I wouldn't call pseudorandomess(if that's what you're implying) as disqualifying something from being gambling - it only needs to be random enough with an even distribution.
If instead you're talking about odds being slightly in favor of the house then... that's literally no different than gambling irl either. At which point, I have to question what you even define as "gambling".
Online casinos are not rigged. But there's a lot of math behind them. And this math tells you exactly how much money the casino will make. There's literally no point rigging anything when you have a super stable source of income.
Digital randomness vs physical randomness for one. Code can be subtly weighted easily in the direction and degree you want without regulation or oversight. Your roulette wheel’s loss of randomness is random itself and tampering is easy to see for regulators who absolutely exist and are inspecting. Even digital slot machines are heavily regulated. Your trust isn’t in the casino, it’s in the state it occurs in. And like yeah something fishy might be happening in a casino in your state. But nobody has stricter statisticians than the Nevada government. Their state’s economy relies on it.
Also physical gambling sells an experience outside the home in a specific atmosphere. Online gambling feels like the equivalent of getting a vodka faucet ran into your house next to the water. Sure you can indulge responsibly in that situation, but it’s not made for that purpose and it’s going to be much easier to find you’ve slipped into a serious addiction that’s harder to avoid.
Another big thing is that in the US at least, recovering addicts can go to the casino and tell them to not take their money anymore. These safeguards aren't present in offshore online gambling sites.
Usually they promise you something like extra money on your first deposit, daily free spins, or something else to get you hooked.
A former coworker claimed to have a scheme on one casino to use those perks for guaranteed free money (of variable amounts per month), buuuut never told me much about it. Given that, it might even have been legit.
Haven't really tried it myself, I have ADHD so I'm afraid of addictive things. I already have alcohol, nicotine and caffeine in my life, I don't want to add gambling.
I mean, if it's because of legal reasons, wouldn't they request KYC paperwork before depositing the first bet instead of after? You know, since handling dirty money is still a crime even if the money is locked in the casino
Only if the deposit is over the threshold for KYC laws. (If the threshold is $X, and you get $X in chips, you will need KYC stuff collected from you).
Otherwise no:
Patron A goes to the table and receives $50 in chips. No information is exchanged. No chips are cashed out at the cashier because Patron A lost it all at blackjack. No KYC.
Patron B goes to the table and receives $50 in chips. He does well at the tables and makes several good bets that means he's ahead $X dollars. Since he won this in several bets, there is no taxable event, but trying to cash out $X in chips is a currency exchange and means the casino now needs to gather KYC information on him.
Most people (99%) gamble like patron A. Patron B is inconvenienced because of Patron C:
Patron C stuffs $X dollars into a slot machine and cashes out without gambling.
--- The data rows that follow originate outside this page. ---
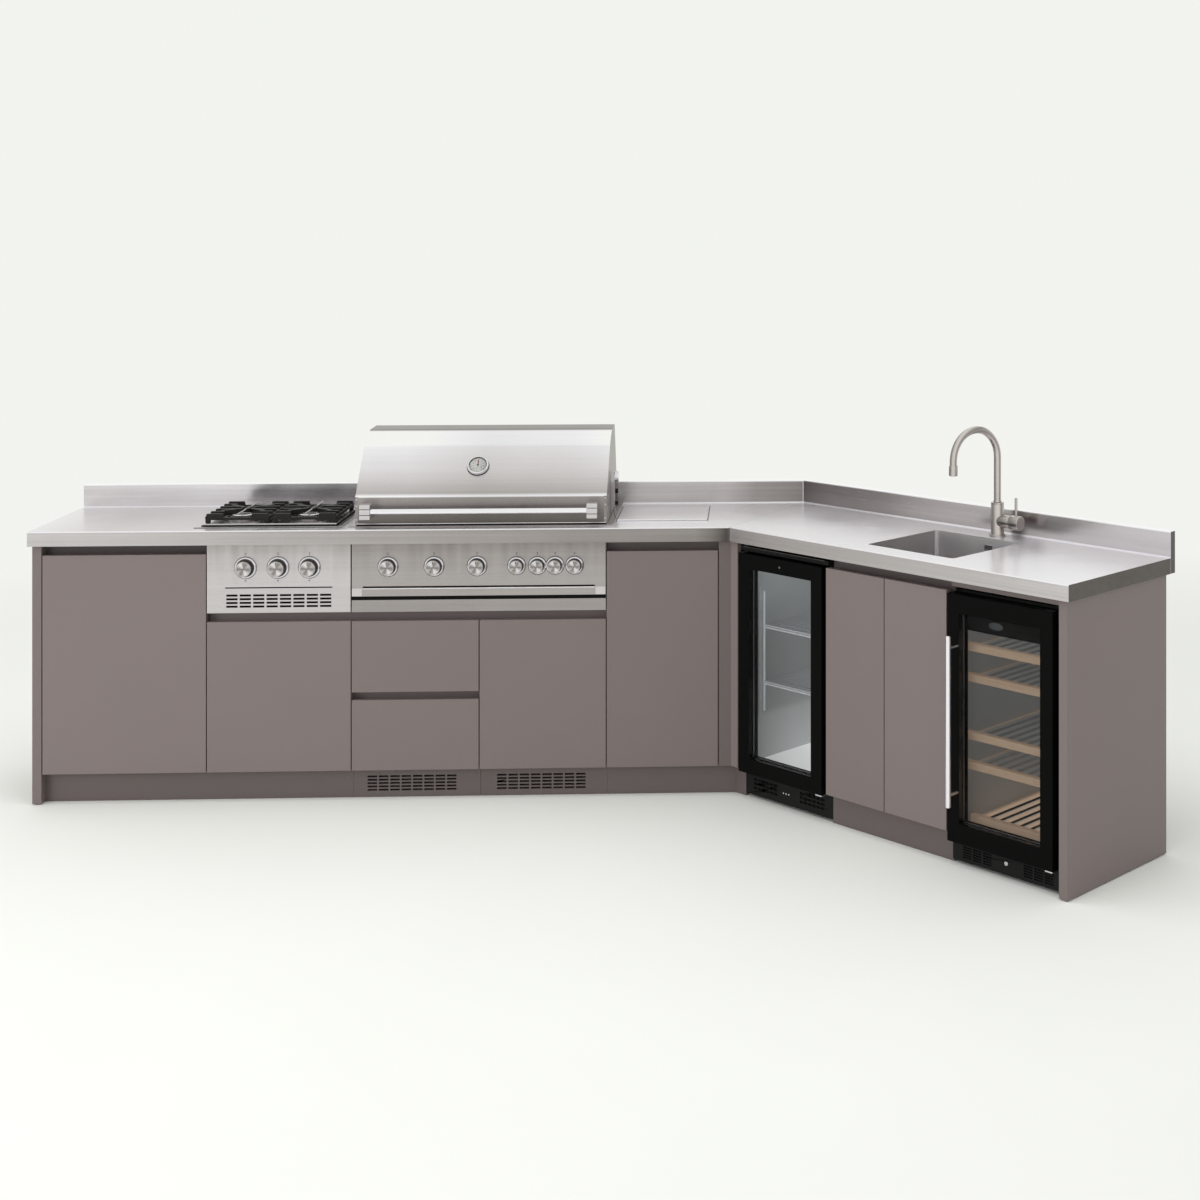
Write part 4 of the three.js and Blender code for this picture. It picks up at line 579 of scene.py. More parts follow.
def rounded(piece, width, segments):
    """Rounds the sharp edges and keeps the flat faces flat to the light."""
    with_modifier(
        piece,
        "BEVEL",
        width=width,
        segments=segments,
        limit_method="ANGLE",
        angle_limit=math.radians(30),
        use_clamp_overlap=True,
    )
    smoothed(piece)
    with_modifier(piece, "WEIGHTED_NORMAL", keep_sharp=True, weight=80)


def coated(piece, finish_used):
    piece.data.materials.append(finish_used)
    return piece


def recoated(piece, finish_used):
    piece.data.materials.clear()
    return coated(piece, finish_used)


def settled(piece, name, finish_used=None, place=RUN, body="kitchen", stands_for=None):
    """Puts a finished piece in its place in the row frame, in metres."""
    alone(piece)
    bpy.ops.object.transform_apply(location=True, rotation=True, scale=True)
    piece.data.transform(place)
    if finish_used:
        recoated(piece, finish_used)
    piece.name = name
    piece.data.name = name
    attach(piece, body)
    if stands_for:
        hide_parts(stands_for)
    return piece


def drawn(shape, name):
    """Turns a finished bmesh into a piece."""
    bmesh.ops.recalc_face_normals(shape, faces=shape.faces)
    mesh = bpy.data.meshes.new(name)
    shape.to_mesh(mesh)
    shape.free()
    return linked(name, mesh)


def block(x, y, z, edge=0.8, segments=2, draw_in=1.0):
    """A squared piece with eased edges; draw_in narrows it towards its top."""
    shape = bmesh.new()
    bmesh.ops.create_cube(shape, size=1)
    for corner in shape.verts:
        share = draw_in if corner.co.z > 0 else 1.0
        corner.co.x = (x[0] + x[1]) / 2 + corner.co.x * share * (x[1] - x[0])
        corner.co.y = (y[0] + y[1]) / 2 + corner.co.y * share * (y[1] - y[0])
        corner.co.z = (z[0] + z[1]) / 2 + corner.co.z * (z[1] - z[0])
    if edge:
        bmesh.ops.bevel(
            shape, geom=shape.edges[:], offset=edge, segments=segments, profile=0.5, affect="EDGES"
        )
    piece = smoothed(drawn(shape, "block"))
    if edge:
        with_modifier(piece, "WEIGHTED_NORMAL", keep_sharp=True, weight=80)
    return piece


def turned(points, sides=48, hollow=False):
    """A shape turned about the upright axis from points of radius and height."""
    shape = bmesh.new()
    rings = []
    for radius, along in points:
        turns = [2 * math.pi * step / sides for step in range(sides)]
        rings.append([
            shape.verts.new((*around(radius, turn), along)) for turn in turns
        ])
    pairs = list(zip(rings, rings[1:]))
    if hollow:
        pairs.append((rings[-1], rings[0]))
    for low, high in pairs:
        for step in range(sides):
            after = (step + 1) % sides
            shape.faces.new((low[step], low[after], high[after], high[step]))
    if not hollow:
        shape.faces.new(rings[0][::-1])
        shape.faces.new(rings[-1])
    return smoothed(drawn(shape, "turned"), 35)


def laid(piece, matrix):
    piece.data.transform(matrix)
    return piece


def moved(piece, x, y, z=0):
    return laid(piece, Matrix.Translation((x, y, z)))


def facing_front(x, y, z):
    """Stands a turned piece on the face at y, looking out of the front."""
    return Matrix.Translation((x, y, z)) @ Matrix.Rotation(math.pi / 2, 4, "X")


def around(radius, turn):
    return radius * math.cos(turn), radius * math.sin(turn)


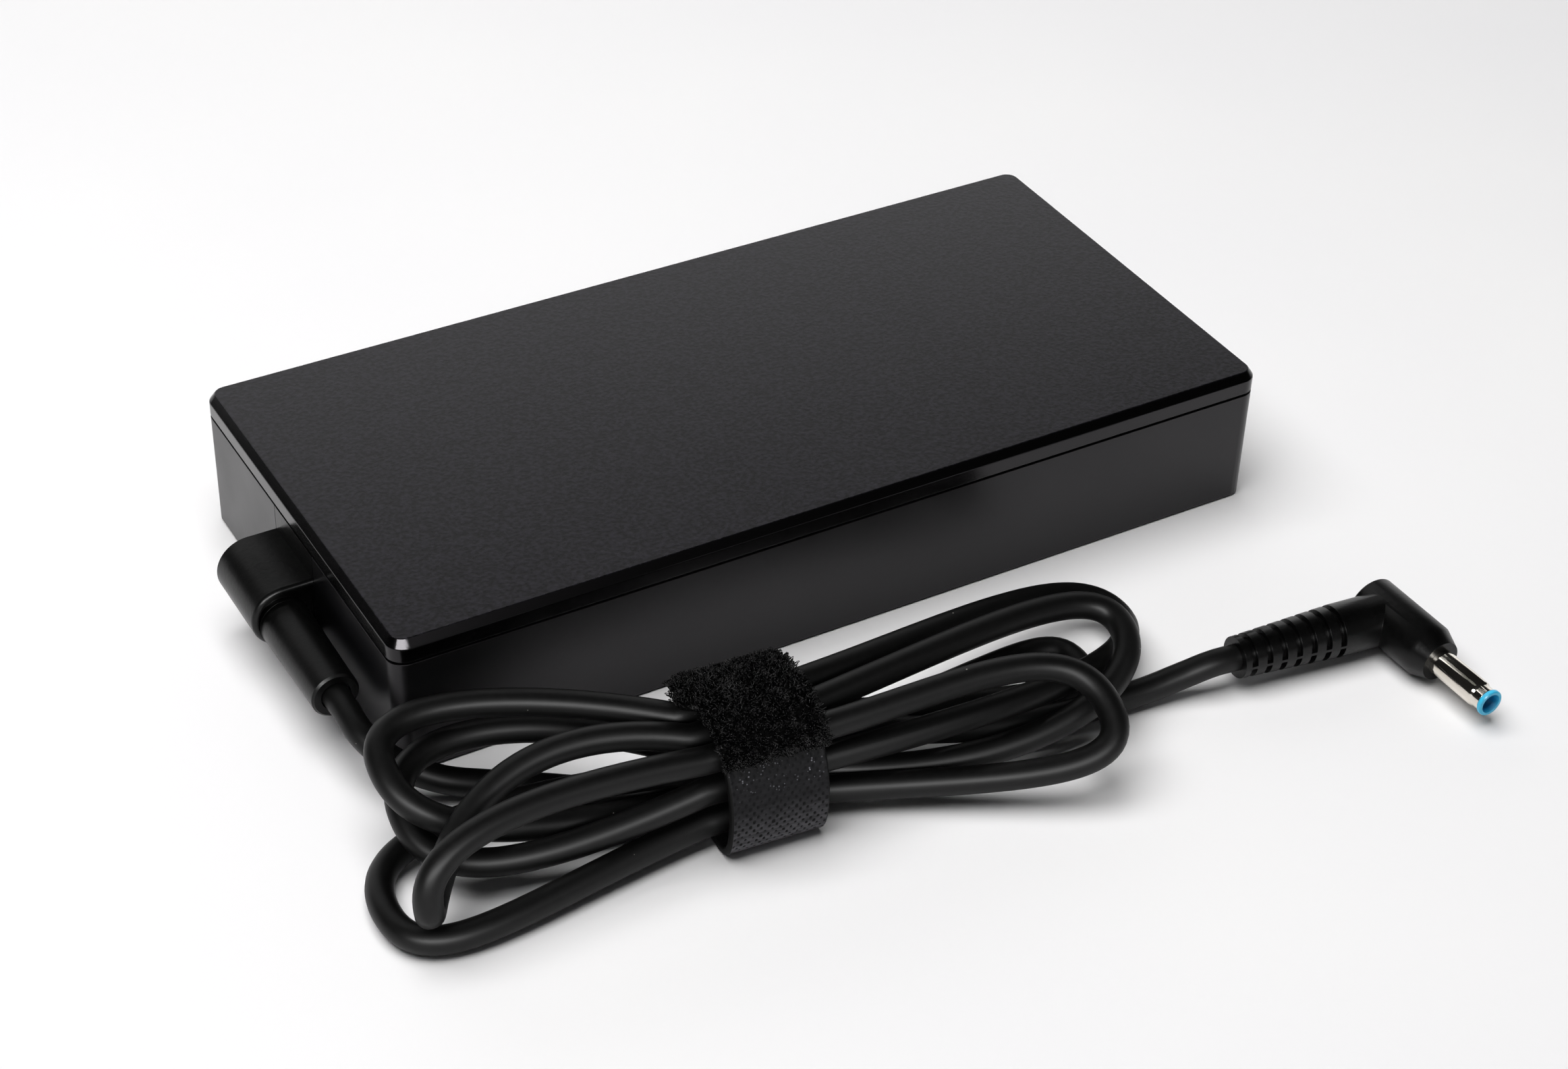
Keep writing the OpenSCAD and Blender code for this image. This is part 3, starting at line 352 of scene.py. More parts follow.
def textured_cover_abs():
    """Moulded ABS: spark-eroded and so matt on the flat top, and polished on the chamfer and the band.

    The grains are 0.36 mm across, and the top starts where Object z comes
    within 0.12 mm of the housing's height.
    """
    material, tree, shader = new_finish("moulded_abs_eroded_top", IOR=1.38, Specular_Tint=COOL)
    eroded = grain(tree, 0.36, 3)
    cloud = grain(tree, 14)
    place = add(tree, "ShaderNodeTexCoord")
    at = add(tree, "ShaderNodeSeparateXYZ", {"Vector": place.outputs["Object"]})
    top_from, top_full = (HOUSING_TOP - 0.12) * MM, (HOUSING_TOP - 0.02) * MM
    is_top = add(tree, "ShaderNodeMapRange", {0: at.outputs["Z"], 1: top_from, 2: top_full})
    matt = add(tree, "ShaderNodeMapRange", {0: cloud, 1: NOISE_LOW, 2: NOISE_HIGH, 3: 0.2, 4: 0.22})
    grey = blend_colours(tree, eroded, "0a0a0b", "1c1b20", 0.38, 0.68)
    colour = add(tree, "ShaderNodeMix", {0: is_top, 6: linear("020202"), 7: grey}, data_type="RGBA")
    grains = add(tree, "ShaderNodeMath", {0: eroded, 1: is_top}, operation="MULTIPLY")
    feed(tree, shader, {
        "Base Color": colour,
        "Roughness": add(tree, "ShaderNodeMix", {0: is_top, 2: 0.19, 3: matt}),
        "Normal": add(tree, "ShaderNodeBump", {"Height": grains, "Distance": 0.02 * MM, "Strength": 0.6}),
    })
    return material


def moulded_plastic(name, low, high, roughness, grain_mm=0.35, depth_mm=0.012, spread=0.04, ior=1.5,
                    tint=PLAIN):
    """Injection-moulded plastic: a fine even grain, and roughness that wanders by spread in 9 mm patches."""
    material, tree, shader = new_finish(name, IOR=ior, Specular_Tint=tint)
    fine = grain(tree, grain_mm, 3)
    cloud = grain(tree, 9)
    wander = {0: cloud, 1: NOISE_LOW, 2: NOISE_HIGH, 3: roughness - spread, 4: roughness + spread}
    feed(tree, shader, {
        "Base Color": blend_colours(tree, fine, low, high),
        "Roughness": add(tree, "ShaderNodeMapRange", wander),
        "Normal": add(tree, "ShaderNodeBump", {"Height": fine, "Distance": depth_mm * MM, "Strength": 0.5}),
    })
    return material


def cord_pvc():
    """Soft extruded PVC jacket: satin, faintly drawn along its length, with a little dust."""
    material, tree, shader = new_finish("extruded_pvc_jacket", IOR=1.34)
    drawn = grain(tree, 1.0, where="UV", stretch=(0.05, 1, 1))
    skin = grain(tree, 0.5)
    dust = speck_mask(tree, 5.0, 0.028)
    black = blend_colours(tree, skin, "020202", "060606")
    colour = add(tree, "ShaderNodeMix", {0: dust, 6: black, 7: linear("8a8884")}, data_type="RGBA")
    satin = add(tree, "ShaderNodeMapRange", {0: drawn, 1: NOISE_LOW, 2: NOISE_HIGH, 3: 0.42, 4: 0.52})
    feed(tree, shader, {
        "Base Color": colour,
        "Roughness": satin,
        "Normal": add(tree, "ShaderNodeBump", {"Height": skin, "Distance": 0.02 * MM, "Strength": 0.4}),
    })
    return material


def nickel():
    """Nickel plating, polished: nearly a mirror, slightly warm, with fine rubbing marks along Y."""
    material, tree, shader = new_finish("polished_nickel_plate", Metallic=1.0)
    rub = grain(tree, 0.6, 3, stretch=(1, 0.15, 1))
    polish = add(tree, "ShaderNodeMapRange", {0: rub, 1: NOISE_LOW, 2: NOISE_HIGH, 3: 0.09, 4: 0.16})
    feed(tree, shader, {"Base Color": blend_colours(tree, rub, "d8d2c6", "e6e1d8"), "Roughness": polish})
    return material


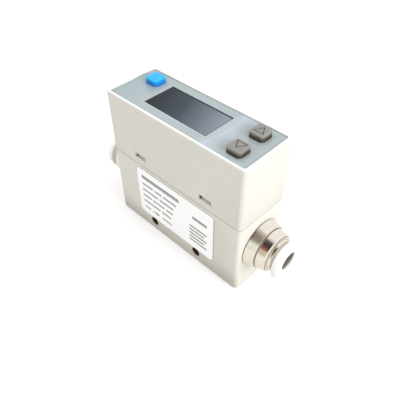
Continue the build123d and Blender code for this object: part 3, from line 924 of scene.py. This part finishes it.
def make_sky():
    """White surroundings; reflections also show darker and coloured parts of the room."""
    world = bpy.data.worlds.new("studio")
    bpy.context.scene.world = world
    sky = Sky(world)
    way = sky.node("TexCoord", output="Generated")
    room = white
    for centre, start, end, depth, tint in reflections:
        facing = [way, Vector(centre).normalized()]
        near = sky.node("VectorMath", {"operation": "DOT_PRODUCT"}, facing, output="Value")
        room = sky.tone(depth * near.fade(start, end), room, tint)
    glossy = sky.node("LightPath", output="Is Glossy Ray")
    seen = sky.node("LightPath", output="Is Camera Ray").either(glossy)
    seen = seen.either(sky.node("LightPath", output="Is Transmission Ray"))
    shown = sky.tone(glossy, white, room)
    level = ambient_level + (1.0 - ambient_level) * seen
    background = sky.node("Background", values={"Color": shown, "Strength": level})
    sky.link(sky.tree.nodes.new("ShaderNodeOutputWorld").inputs["Surface"], background)


def make_lamp():
    """A soft square light that metal and film don't mirror."""
    lamp = bpy.data.lights.new("key_light", "AREA")
    lamp.energy = key_power
    lamp.size = key_size
    holder = bpy.data.objects.new("key_light", lamp)
    bpy.context.scene.collection.objects.link(holder)
    holder.location = key_place
    holder.rotation_euler = (-key_place).to_track_quat("-Z", "Y").to_euler()
    holder.visible_glossy = False


def make_camera():
    """The camera of the photograph, turned by its azimuth, elevation and roll."""
    level = math.cos(camera_elevation)
    sideways, forward = math.sin(camera_azimuth) * level, -math.cos(camera_azimuth) * level
    back = Vector((sideways, forward, math.sin(camera_elevation)))
    right = Vector((0, 0, 1)).cross(back).normalized()
    up = back.cross(right)
    turn = Matrix((right, up, back)).transposed() @ Matrix.Rotation(camera_roll, 3, "Z")
    camera = bpy.data.cameras.new("camera")
    camera.sensor_fit = "HORIZONTAL"
    camera.sensor_width = sensor_width
    camera.lens = camera_lens
    camera.clip_start = 0.005
    holder = bpy.data.objects.new("camera", camera)
    bpy.context.scene.collection.objects.link(holder)
    holder.matrix_world = Matrix.Translation(camera_place) @ turn.to_4x4()
    bpy.context.scene.camera = holder


bpy.context.scene.view_settings.view_transform = "Standard"
finish_nodes()
make_housing()
make_fittings()
make_keys()
make_floor()
make_sky()
make_lamp()
make_camera()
Patron C now has $X in slot tickets, which he attempts to exchange at the cashier window. His goal is to claim his $X came from gambling winnings and not wherever it actually came from. The cashier has to collect KYC info on him, and the goal is to make a paper trail so the casino can comply with state/federal law.
Patron C has a lot of other creative things he can try to do to get around these laws (see structuring)
Since most people are going to fall in category A, the casino wants to make the barrier for gambling very very low. They will only ask what is absolutely necessary at the moment. This is why those websites don't ask for scans of your license or blood-type or whatever when you sign up, because they don't need to if they're just taking your $50. I haven't used a gambling website but if they're US based they have to follow US law.
I understand this but, since they are storing your money in the first place, they would need to request this information to deposit in order to remain within those laws as well I believe
Also true, however, there are times you cash out more than you deposit (sometimes people win). Edit: there are thresholds of amount of money you need to start moving around before the casino will pester you for more info, because most people don’t need to bother because they don’t meet those thresholds.
Those are all things you have to do only the first time you want to withdraw. The fact that they only want to know if you're old enough to gamble when you want to stop gambling is more the issue here though
SiriusXM Joining - easy.
SiriusXM Cancelling - Must call in, will be asked why you're cancelling, will be offered 3 other smaller plans, will be offered to "Suspend" plan that will start up automatically later.